──────── Available data ────────
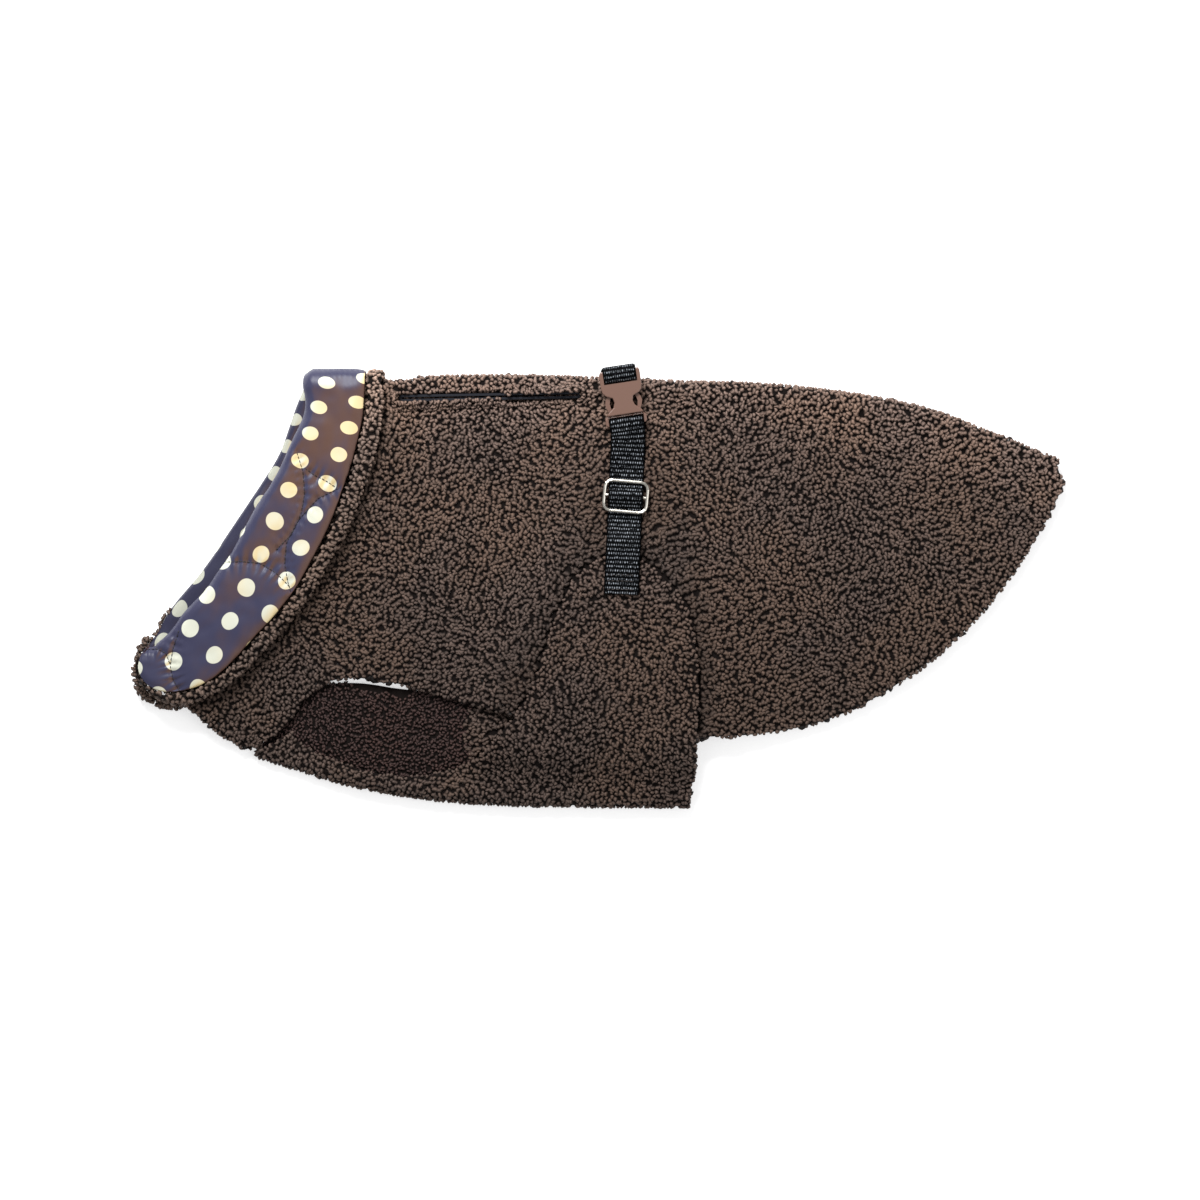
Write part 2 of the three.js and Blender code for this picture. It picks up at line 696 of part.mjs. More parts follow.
// Far strap: sewn on the far flap, up the far side to the spine
const farStrapPath = table(["y", "level"], [
  [35, 10.15], [50, 10.15], [64, 10.15], [75, 10.15], [86, 6.4], [98, 5.6],
]);
const spineWrapAngles = [0, 0.5, 1, 1.5];

// Far strap at the buckle: up past the socket's bar, over it and down into the slot
const socketLoop = table(["y", "z"], [
  [16.7, -3], [16.6, -0.4], [15.7, 1.9], [13.6, 2.5], [11, 2.4], [9.4, 1.6], [8.75, -0.2], [8.75, -1.8],
]);

// Point of the buckle's middle line, from the buckle's own plane to the coat
function fromBuckle({ y, z }) {
  const { turn, pitch } = bucklePlace;
  const along = y * Math.cos(pitch) - z * Math.sin(pitch);
  const up = y * Math.sin(pitch) + z * Math.cos(pitch);
  return new THREE.Vector3(
    bucklePlace.x - along * Math.sin(turn),
    bucklePlace.y + along * Math.cos(turn),
    buckleHeight() + up,
  );
}

function buckleHeight() {
  const { x, y } = bucklePlace;
  return middleAt(x, y) + bodyTop + spineBulge + buckleThickness / 2 + 2 * seamGap;
}

function strapNear() {
  const buckleSlope = -Math.tan(bucklePlace.turn);
  const onCoat = nearStrapPath.map(({ y, level }) => {
    const x = nearStrapX(y);
    const point = new THREE.Vector3(x, y, middleAt(x, y) + bulgeAt(x, y) + level);
    return { point, slope: nearStrap.slope, width: strapWidth };
  });
  const onBar = plugLoop.map((row) => ({ point: fromBuckle(row), slope: buckleSlope, width: strapWidth }));
  return strapAlong([...onCoat, ...onBar]);
}

function strapFar() {
  const spineX = farStrap.x;
  const spineY = readTable(bodySections, "spineX", spineX, "spineY");
  const level = bodyTop + spineBulge + 3 * seamGap + strapWall / 2;
  const onCoat = farStrapPath.map(({ y, level: rise }) => {
    const x = farStrapX(y);
    const point = new THREE.Vector3(x, y, middleAt(x, y) - bulgeAt(x, y) - rise);
    return { point, slope: 0, width: strapWidth };
  });
  const roundSpine = spineWrapAngles.map((angle) => {
    const y = spineY + level * Math.sin(angle);
    const point = new THREE.Vector3(farStrapX(y), y, middleAt(spineX, spineY) - level * Math.cos(angle));
    return { point, slope: 0, width: strapWidth };
  });
  const buckleSlope = -Math.tan(bucklePlace.turn);
  const onBar = socketLoop.map((row) => ({ point: fromBuckle(row), slope: buckleSlope, width: strapInSlot }));
  return strapAlong([...onCoat, ...roundSpine, ...onBar]);
}

// Turns a piece with the strap and sets it at a place on it
function setAt(geometry, x, y, z, turn, pitch) {
  geometry.rotateX(pitch);
  geometry.rotateZ(turn);
  geometry.translate(x, y, z);
  return geometry;
}

// Corner points of a rounded rectangle, in order round it
function roundedFrame(width, length, corner) {
  const points = [];
  const corners = [[1, 1], [-1, 1], [-1, -1], [1, -1]];
  corners.forEach(([sideX, sideY], quarter) => {
    for (let k = 0; k <= 3; k += 1) {
      const angle = (Math.PI / 2) * (quarter + k / 3);
      points.push(new THREE.Vector3(
        sideX * (width / 2 - corner) + corner * Math.cos(angle),
        sideY * (length / 2 - corner) + corner * Math.sin(angle),
        0,
      ));
    }
  });
  return points;
}

// A closed wire through a ring of points that lie in one plane
function ringOfWire(points, radius, sides) {
  const positions = [];
  const index = [];
  const count = points.length;
  points.forEach((point, i) => {
    const before = points[(i + count - 1) % count];
    const after = points[(i + 1) % count];
    const tangent = after.clone().sub(before).normalize();
    const side = new THREE.Vector3(tangent.y, -tangent.x, 0);
    for (let k = 0; k < sides; k += 1) {
      const angle = (2 * Math.PI * k) / sides;
      positions.push(
        point.x + side.x * radius * Math.cos(angle),
        point.y + side.y * radius * Math.cos(angle),
        radius * Math.sin(angle));
    }
  });
  for (let i = 0; i < count; i += 1) {
    for (let k = 0; k < sides; k += 1) {
      const a = i * sides + k;
      const b = i * sides + ((k + 1) % sides);
      const c = ((i + 1) % count) * sides + k;
      const d = ((i + 1) % count) * sides + ((k + 1) % sides);
      index.push(a, b, c, b, d, c);
    }
  }
  const geometry = new THREE.BufferGeometry();
  geometry.setAttribute("position", new THREE.Float32BufferAttribute(positions, 3));
  geometry.setIndex(index);
  return facingOut(geometry);
}

// Wire slider: a rounded frame over the strap, with its centre bar under the strap's hump
function slider() {
  const { width, length, corner } = sliderSize;
  const frame = ringOfWire(roundedFrame(width, length, corner), wireRadius, 8);
  const bar = new THREE.CylinderGeometry(wireRadius * 0.9, wireRadius * 0.9, width, 8);
  bar.rotateZ(Math.PI / 2);
  const x = nearStrapX(sliderPlace.y);
  const level = bodyTop + 2 * seamGap + strapWall + 2 * seamGap + wireRadius;
  return setAt(join(frame, bar), x, sliderPlace.y, middleAt(x, sliderPlace.y) + level, sliderPlace.turn, 0);
}

// A plate with an outline, between two heights, with its edges rounded over by a bevel
function extruded(points, low, high, bevel) {
  const shape = new THREE.Shape(points.map(([x, y]) => new THREE.Vector2(x, y)));
  const geometry = new THREE.ExtrudeGeometry(shape, {
    depth: high - low - 2 * bevel,
    bevelEnabled: bevel > 0,
    bevelThickness: bevel,
    bevelSize: bevel,
    bevelOffset: -bevel,
    bevelSegments: 2,
  });
  geometry.translate(0, 0, low + bevel);
  return geometry;
}

function box(x1, x2, y1, y2, z1, z2) {
  const geometry = new THREE.BoxGeometry(x2 - x1, y2 - y1, z2 - z1);
  geometry.translate((x1 + x2) / 2, (y1 + y2) / 2, (z1 + z2) / 2);
  return geometry;
}

function mirrored(half) {
  return [...half, ...half.slice().reverse().map(([x, y]) => [-x, y])];
}

// Half outlines of the buckle, each from its near end to its far end
const socketOutline = [
  [10.3, -10.6], [9.9, -9.2], [6.2, -6], [5.3, -3.4], [5.9, -0.8],
  [9.6, 0.9], [11.2, 2.6], [11.7, 5], [11.7, 13.6], [10.9, 15],
];
const prongOutline = [
  [8.7, -11.3], [8.8, -9], [9.9, -6.6], [10.7, -4], [10.2, -1.6], [8.9, 0.5], [8.1, 2.2],
  [7.1, 0.6], [7.5, -1.6], [8.1, -3.8], [7.7, -6.2], [6.8, -8.8], [6.6, -11.3],
];
const socketSlot = { half: 9.6, near: 7.5, far: 12.6, end: 15.2, barLow: -1.6, barHigh: 0.7 };
const channelSize = { half: 9.3, near: -11.3, far: 4.1 };
const plugFrame = { half: 11.9, inner: 10.3, near: -16.6, far: -10.95, slotNear: -14.3, slotFar: -11.7 };
const plugBar = { low: -1.5, high: 1.1 };
const tongueSize = { half: 2.6, far: 2.6 };

// Socket half of the buckle: two waisted plates joined by side walls, with a thin bar for the far strap
function buckleSocket() {
  const half = buckleThickness / 2;
  const { half: side, near, far, end, barLow, barHigh } = socketSlot;
  const body = extruded(mirrored(socketOutline), -half, half, buckleBevel);
  const channel = box(-channelSize.half, channelSize.half, channelSize.near, channelSize.far,
    -plateGap / 2, plateGap / 2);
  const slot = box(-side, side, near, far, -half - 1, half + 1);
  const aboveBar = box(-side, side, near, end, barHigh, half + 1);
  const belowBar = box(-side, side, near, end, -half - 1, barLow);
  return cut(body, channel, slot, aboveBar, belowBar);
}

// Plug half of the buckle: two rails and a thin bar for the near strap, a tongue and two side prongs
function bucklePlug() {
  const half = plateGap / 2 - plugPlay;
  const { half: side, inner, near, far, slotNear, slotFar } = plugFrame;
  const frame = extruded(mirrored([[side - 1, near], [side, near + 1], [side, far - 1.4], [side - 1.4, far]]),
    -half - buckleBevel, half + buckleBevel, buckleBevel);
  const slot = box(-inner, inner, slotNear, slotFar, -half - 2, half + 2);
  const aboveBar = box(-inner, inner, near - 1, slotNear, plugBar.high, half + 2);
  const belowBar = box(-inner, inner, near - 1, slotNear, -half - 2, plugBar.low);
  const right = extruded(prongOutline, -half, half, 0);
  const left = extruded(prongOutline.map(([x, y]) => [-x, y]).reverse(), -half, half, 0);
  const tongue = box(-tongueSize.half, tongueSize.half, slotFar + 0.5, tongueSize.far, -half, half);
  return join(cut(frame, slot, aboveBar, belowBar), right, left, tongue);
}

function onBuckle(geometry) {
  const { x, y, turn, pitch } = bucklePlace;
  return setAt(geometry, x, y, buckleHeight(), turn, pitch);
}

const materials = {
  fleece: new THREE.MeshStandardMaterial({ color: 0x2f2019, roughness: 0.95, metalness: 0 }),
  satin: new THREE.MeshStandardMaterial({ color: 0x5b4a44, roughness: 0.38, metalness: 0 }),
  tape: new THREE.MeshStandardMaterial({ color: 0x14161d, roughness: 0.8, metalness: 0 }),
  webbing: new THREE.MeshStandardMaterial({ color: 0x17171a, roughness: 0.75, metalness: 0 }),
  nickel: new THREE.MeshStandardMaterial({ color: 0xb9b7b0, roughness: 0.25, metalness: 1 }),
  plastic: new THREE.MeshStandardMaterial({ color: 0x3c2a22, roughness: 0.45, metalness: 0 }),
};

const coat = new THREE.Group();

function add(name, geometry, material) {
  const mesh = new THREE.Mesh(geometry, material);
  mesh.name = name;
  coat.add(mesh);
}

add("back_panel", backPanel(), materials.fleece);
add("belly_panel", bellyPanel(), materials.fleece);
add("collar_fleece", collarLayer(standFleece, collarFleeceWall, 2, () => 0), materials.fleece);
add("collar_lining", collarLayer(halfGap, liningWall, 10, puffAt), materials.satin);
add("collar_rim", collarRim(), materials.fleece);
add("slit_binding", slitBinding(), materials.tape);
add("strap_near", strapNear(), materials.webbing);
add("strap_far", strapFar(), materials.webbing);
add("slider", slider(), materials.nickel);
add("buckle_socket", onBuckle(buckleSocket()), materials.plastic);
add("buckle_plug", onBuckle(bucklePlug()), materials.plastic);

const bounds = new THREE.Box3().setFromObject(coat);
coat.position.set(-(bounds.min.x + bounds.max.x) / 2, -(bounds.min.y + bounds.max.y) / 2, -bounds.min.z);

export default coat;
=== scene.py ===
"""Looks of a dog's winter coat laid flat: curled fleece, a dotted satin collar, webbing and a buckle."""

import math

import bmesh
import bpy
import numpy as np
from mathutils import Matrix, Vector, noise
from mathutils.bvhtree import BVHTree
from mathutils.kdtree import KDTree


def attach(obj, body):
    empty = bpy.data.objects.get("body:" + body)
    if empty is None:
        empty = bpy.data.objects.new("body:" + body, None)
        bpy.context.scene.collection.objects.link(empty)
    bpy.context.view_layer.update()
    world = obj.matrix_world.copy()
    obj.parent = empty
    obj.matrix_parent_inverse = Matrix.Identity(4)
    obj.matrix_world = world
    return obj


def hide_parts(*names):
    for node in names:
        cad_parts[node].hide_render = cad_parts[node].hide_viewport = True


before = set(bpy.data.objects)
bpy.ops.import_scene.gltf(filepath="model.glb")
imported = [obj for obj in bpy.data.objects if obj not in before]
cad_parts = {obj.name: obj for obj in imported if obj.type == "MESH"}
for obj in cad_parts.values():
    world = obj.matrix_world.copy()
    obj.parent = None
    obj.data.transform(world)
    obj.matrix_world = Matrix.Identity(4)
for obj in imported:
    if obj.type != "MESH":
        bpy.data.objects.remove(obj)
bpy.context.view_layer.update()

# Sizes and places are in millimetres in the model's frame, seen from above, except where metres are named
MM = 0.001
ROOT = "root"
TINT = "tint"
DOWN = Vector((0, 0, -1))
ABOVE_ALL = 0.1  # metres

# The photograph's frame: size of a pixel on the coat, centre, height of view over the coat's top
PIXEL = 0.575
FRAME_PIXELS = 1200
FRAME_CENTRE = (-1.4, -7.6)
VIEW_HEIGHT = 1640
COAT_TOP = 14
SENSOR = 36

# Studio, in metres: the floor, and the lights by name, place, watts and size
FLOOR_REACH = 3.0
FLOOR_LEVEL = -0.0002
FLOOR_GLOW = 0.5
WORLD_STRENGTH = 0.42
LIGHTS = [
    ("key_light", (-0.3, 0.85, 0.75), 21, 0.5),
    ("fill_light", (1.2, -0.4, 1.7), 9, 1.4),
]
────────
> **Given instruction**
Above are the lines; repeat exactly the ones from the line containing "const bounds = new" down to the line containing "obj.parent = None", both inclusive.

> **Task response**
const bounds = new THREE.Box3().setFromObject(coat);
coat.position.set(-(bounds.min.x + bounds.max.x) / 2, -(bounds.min.y + bounds.max.y) / 2, -bounds.min.z);

export default coat;
=== scene.py ===
"""Looks of a dog's winter coat laid flat: curled fleece, a dotted satin collar, webbing and a buckle."""

import math

import bmesh
import bpy
import numpy as np
from mathutils import Matrix, Vector, noise
from mathutils.bvhtree import BVHTree
from mathutils.kdtree import KDTree


def attach(obj, body):
    empty = bpy.data.objects.get("body:" + body)
    if empty is None:
        empty = bpy.data.objects.new("body:" + body, None)
        bpy.context.scene.collection.objects.link(empty)
    bpy.context.view_layer.update()
    world = obj.matrix_world.copy()
    obj.parent = empty
    obj.matrix_parent_inverse = Matrix.Identity(4)
    obj.matrix_world = world
    return obj


def hide_parts(*names):
    for node in names:
        cad_parts[node].hide_render = cad_parts[node].hide_viewport = True


before = set(bpy.data.objects)
bpy.ops.import_scene.gltf(filepath="model.glb")
imported = [obj for obj in bpy.data.objects if obj not in before]
cad_parts = {obj.name: obj for obj in imported if obj.type == "MESH"}
for obj in cad_parts.values():
    world = obj.matrix_world.copy()
    obj.parent = None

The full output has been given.